Tüketici farklı ürünlere yöneliyor
Al Jazeera’ye konuşan Papağan Kuruyemiş Yönetim Kurulu Başkanı Kani Emekçi’a göreyse kuraklık, don, sel gibi rekolteyi etkileyecek olumsuz gelişmeler olmaz ve ürünlerde iyi bir rekolte elde edilirse, fiyatlar geriler, aksi takdirde fiyatlar yükselir: Kani Emekçi’ye göre tüketici farklı ürünlere yöneliyor.
“Meteorolojik olayların etkisiyle; geçen yıldan kalan stokların azalması ve bu yıl da rekoltenin düşmesi nedeniyle kuruyemiş hammadde fiyatlarında ciddi artışlar meydana geldi. Fiyat artışları, bazı ürünlerde yüzde 100’e varan oranda gerçekleşti.Son tüketici nezdinde baktığımızda da ürünlerde yüzde 20 ile yüzde 100 arasındaki oranlarda fiyat artışı gerçekleşti. Kayısı, fındık ve Antep fıstığında yüzde 100’ü buldu. Kuruyemişte tüketim düşmedi ama farklı mahsullere yönelim söz konusu. Antep fıstığı veya fındık gibi ürünlere ilgi azalırken, örneğin yer fıstığında yüzde 25’e varan tüketim artışı meydana geldi. Yer fıstığında nispeten iyi bir rekolte gerçekleşti, fiyatı da diğer mahsuller kadar yükselmedi. Yine örneğin fiyatı daha makul sayılabilecek ay çekirdeğinde de tüketim artışı meydana geldi.”

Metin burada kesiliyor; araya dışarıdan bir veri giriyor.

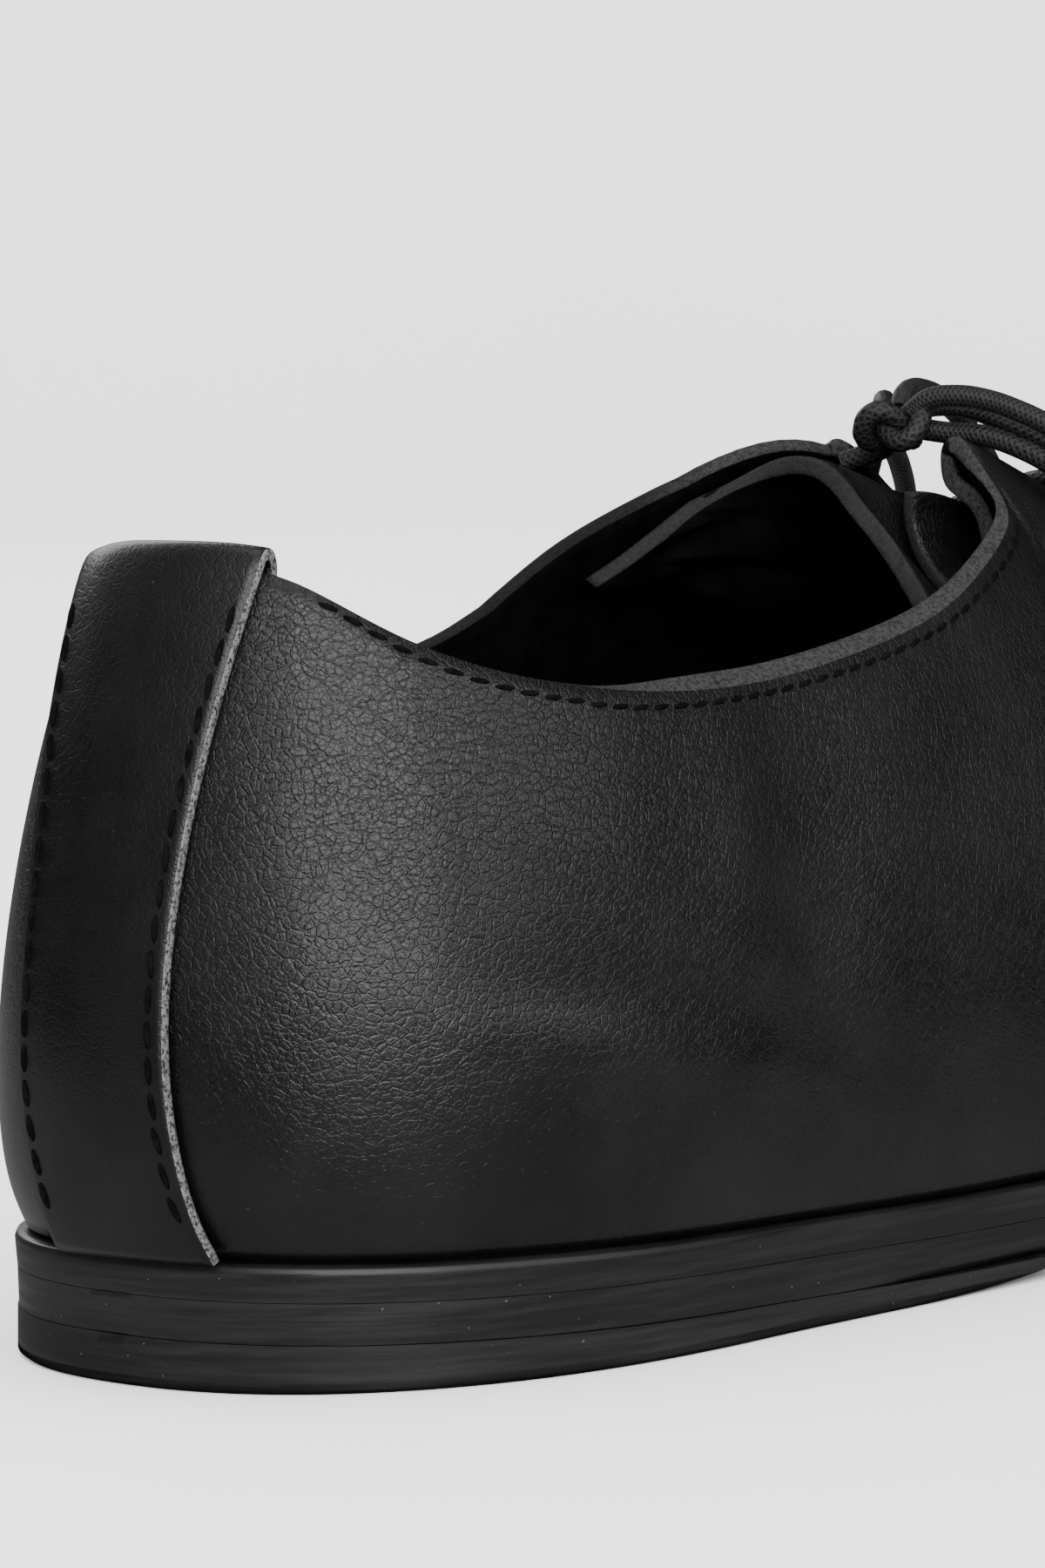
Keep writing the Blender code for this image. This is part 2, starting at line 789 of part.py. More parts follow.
def strand(lateral_x, medial_x):
    """A lace's way from one facing's eyelet to the other's, over both folds."""
    ways = []
    for side, x in ((lateral, lateral_x), (medial, medial_x)):
        reaches = [eyelet_reach, (eyelet_reach + throat_reach(x)) / 2, throat_reach(x)]
        ways.append([facing_point(side, x, reach) for reach in reaches])
        over_fold = Vector((0, -side * roll_size, roll_rise))
        ways[-1].append(ways[-1][-1] + over_fold)
    return ways[0] + ways[1][::-1]


def mesh_of(cord):
    """A cord's tube as a mesh, for a union."""
    mesh = bpy.data.meshes.new_from_object(cord)
    name, curve = cord.name, cord.data
    bpy.data.objects.remove(cord)
    bpy.data.curves.remove(curve)
    made = bpy.data.objects.new(name, mesh)
    bpy.context.scene.collection.objects.link(made)
    return made


def make_crossings(cotton):
    """The lace crosses over the throat between each two pairs of eyelets, and runs straight across at the last."""
    beside = lace_diameter * 0.7
    for pair in range(eyelet_pairs - 1):
        back = eyelet_start + pair * eyelet_spacing + beside
        front = back + eyelet_spacing - 2 * beside
        crossing = mesh_of(tube(f"lace_crossing_{pair + 1}", strand(back, front), cotton))
        other = mesh_of(tube(f"lace_crossing_{pair + 1}_return", strand(front, back), cotton))
        other.hide_render = True
        other.display_type = "WIRE"
        union = crossing.modifiers.new("join", "BOOLEAN")
        union.operation = "UNION"
        union.solver = "EXACT"
        union.object = other
    last = eyelet_start + (eyelet_pairs - 1) * eyelet_spacing + beside
    tube("lace_bar", strand(last, last), cotton)


def make_bow(cotton):
    """The knot over the throat's top, the cords that come up to it, two loops and two ends."""
    bm = bmesh.new()
    bmesh.ops.create_uvsphere(bm, u_segments=14, v_segments=8, radius=1.0)
    knot = finish(bm, "lace_knot", cotton)
    knot.data.transform(Matrix.Diagonal((*knot_size, 1.0)))
    knot.location = place(*[value * mm for value in knot_place])
    for name, route in cord_routes.items():
        tube(name, [place(x * mm, y * mm, z * mm) for x, y, z in route], cotton)


def build():
    for old in list(bpy.data.objects):
        bpy.data.objects.remove(old, do_unlink=True)
    upper_leather = material("black leather", (0.012, 0.012, 0.013), 0.42)
    sole_leather = material("blackened sole leather", (0.015, 0.014, 0.013), 0.5)
    rubber = material("black heel rubber", (0.018, 0.018, 0.018), 0.7)
    lining = material("black insole leather", (0.02, 0.02, 0.02), 0.6)
    cotton = material("black waxed cotton", (0.01, 0.01, 0.01), 0.6)
    make_sole(sole_leather, rubber)
    make_insole(lining)
    make_upper(upper_leather)
    make_backstay(upper_leather)
    make_tongue(upper_leather)
    make_gusset(upper_leather)
    make_crossings(cotton)
    make_bow(cotton)


build()
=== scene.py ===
import math
import bmesh
import bpy
from mathutils import Matrix, Vector
from mathutils.bvhtree import BVHTree


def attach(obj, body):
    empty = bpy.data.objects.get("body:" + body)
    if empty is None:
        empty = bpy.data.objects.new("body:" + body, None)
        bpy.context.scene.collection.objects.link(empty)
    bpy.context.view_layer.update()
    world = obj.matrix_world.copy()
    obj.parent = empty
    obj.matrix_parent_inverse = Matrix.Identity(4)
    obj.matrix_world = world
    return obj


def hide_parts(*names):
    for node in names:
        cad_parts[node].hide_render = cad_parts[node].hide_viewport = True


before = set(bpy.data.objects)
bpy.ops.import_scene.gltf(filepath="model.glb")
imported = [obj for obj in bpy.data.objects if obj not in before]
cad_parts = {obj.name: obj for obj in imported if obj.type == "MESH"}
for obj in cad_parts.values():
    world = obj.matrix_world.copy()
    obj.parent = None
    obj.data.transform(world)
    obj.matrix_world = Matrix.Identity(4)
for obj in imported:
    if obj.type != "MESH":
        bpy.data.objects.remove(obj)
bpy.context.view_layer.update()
mm = 0.001
backOfSole = -32 * mm  # the part's own x of the sole's rearmost point
throatMiddle = 2.9  # the throat's middle line, in millimetres towards the inner side


def fromBack(x, y, z):
    # a place in millimetres from the back of the sole, in the frame's metres
    return Vector((backOfSole + x * mm, y * mm, z * mm))


# the camera stands where the photo's did, by a fit to the shoe's outline
cameraSettings = {
    "place": fromBack(-388.8, -429.7, 102.6),
    "azimuth": -45.9,
    "elevation": 5.0,
    "roll": -1.9,
    "lens": 152.06,
}


def makeCamera(s):
    turn, lift, roll = (math.radians(s[key]) for key in ("azimuth", "elevation", "roll"))
    back = Vector((math.sin(turn) * math.cos(lift), -math.cos(turn) * math.cos(lift), math.sin(lift)))
    level = Vector((math.cos(turn), math.sin(turn), 0))
    up = back.cross(level)
    right = level * math.cos(roll) + up * math.sin(roll)
    up = up * math.cos(roll) - level * math.sin(roll)
    data = bpy.data.cameras.new("camera")
    data.lens = s["lens"]
    data.clip_start, data.clip_end = 0.05, 50
    camera = bpy.data.objects.new("camera", data)
    bpy.context.scene.collection.objects.link(camera)
    camera.matrix_world = Matrix.Translation(s["place"]) @ Matrix((right, up, back)).transposed().to_4x4()
    bpy.context.scene.camera = camera


makeCamera(cameraSettings)
print("camera placed")


def newMaterial(name, **sockets):
    material = bpy.data.materials.new(name)
    material.use_nodes = True
    shader = material.node_tree.nodes["Principled BSDF"]
    for key, value in sockets.items():
        shader.inputs[key.replace("_", " ")].default_value = value
    return material, material.node_tree, shader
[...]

“Kuru fasulye fiyatı düşüyor, bakliyat-buğday düşmez”
Hububat-Bakliyat Yağlı Tohumlar Birliği Başkanı Mahmut Aslan’ da bakliyat ve buğdayda bu yıl kuraklığın fiyatlarını yukarı çektiğini ifade ediyor. Al Jazeera’ye konuşan Aslan, bu yıl kuru fasulyede fiyatların düşmesini bekliyor amncak buğday ve bakliyatta ise mevsim etkilerinin fiyatları yükselteceğini düşünüyor.
Enflasyonu gıda fiyatları yukarı çekiyor
Reis Gıda Yönetim Kurulu Başkanı Mehmet Reis’e göreyse geçen yıl fiyatşar daha yüksek olabilir ancak son dört ayda fiyatlar düşmeye başladı. Reis, özellikle kuru fasulyede fiyatın yüzde 20 indiğini söylüyor; “Bu sene olumsuz hava şartlarıyla tarladaki bereket az oldu. Üretim az olunca da üreim maliyetleri arttı ama şu anda artışlar fazla değil. Örneğin nohut ve aşurelik buğdayda son dört aydaki artış sadece yüzde 5.”
Türkiye İstatistik Kurumu (TÜİK)’in enflasyon verilerinde ana harcama gruplarında gıda ve alkolsüz içecekler grubu yüzde 24.45’lik ağırlığa sahip. Ekimde ise bu grupta yıllık bazda artış yüzde 12.56 oldu, yıllık enflasyon oranı 96’yı aştı. TUİK hesaplamalarında kullanılan temel gıda maddeleri bir yılda yüzde 109 arttı.